Preparing for a government interview includes a practical layer often overlooked: documents and supplemental evidence that support your claims. Bring clean copies of your resume tailored to the vacancy, any relevant performance appraisals or published work that’s directly relevant, and identification required for building access.

You can also bring short, one-page summaries of complex projects to hand to the panel if supplemental materials are allowed. These should be factual, concise, and presented only if requested.

Documents to Bring

  • Several hard copies of your tailored resume.
  • A concise one-page project summary for any high-impact work you reference.
  • Identification and any security paperwork requested.
  • A notepad and pen to record questions or follow-ups.

(Use this list as a checklist on the day of the interview. Keep it compact and professional—panels prefer concise documentation.)

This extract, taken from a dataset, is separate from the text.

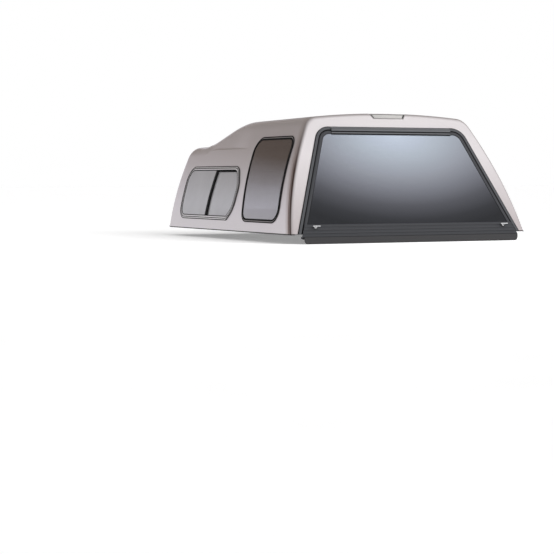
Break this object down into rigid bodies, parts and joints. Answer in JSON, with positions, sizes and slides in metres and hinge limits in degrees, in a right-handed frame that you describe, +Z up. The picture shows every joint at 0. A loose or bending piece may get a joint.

A Practical, Time-Bound Interview Preparation Plan

When time is limited, a structured timeline converts anxiety into actionable steps. Below is a sequence you can follow in the final 14 days before the interview. This list is a practical rehearsal schedule you can adapt to longer lead times.

  1. Day 14: Read the vacancy announcement line-by-line. Extract assessment factors and highlight “highly desired” items.
  2. Day 13: Map your resume to each factor and draft STAR vignettes for the top six factors.
  3. Day 12: Gather evidence—metrics, performance appraisals, project summaries—and tailor your resume if needed.
  4. Day 10: Conduct a timed mock interview with a colleague or coach focused on the STAR structure; ask for specific feedback on clarity and evidence.
  5. Day 7: Rehearse video setup and phone answers; refine responses based on mock feedback.
  6. Day 3: Run through the interview flow: arrival, building access, security, panel introductions, opening statements, and closing questions.
  7. Day 1: Final rest, short review of bullet points, and prepare logistics (travel, parking, technology).
  8. Interview Day: Arrive early, stay calm, and treat every interaction—security staff, reception—as part of your assessment.

This schedule balances cognitive rehearsal with practical logistics and gives you time to iterate your examples.

Panel Dynamics and Communication Techniques

How to Manage Attention Across a Panel

When a panelist asks a question, initially direct your response to the questioner, but broaden your engagement with short eye contact rotations so each panelist feels included. Use names judiciously if you were given them in advance. Keep your tone measured and avoid over-familiarity.

If a panelist interrupts or asks for a clarification, pause, then answer succinctly. Panels appreciate candidates who listen and respond precisely.

Handling Behavioral Follow-Ups and Probing Questions

Expect follow-ups that probe for deeper evidence. The panel may ask, “What exactly did you do?” or “What challenges did you encounter?” Anticipate these and have a brief expansion ready for each example: the specific decision points, any trade-offs you managed, and the measurable consequences.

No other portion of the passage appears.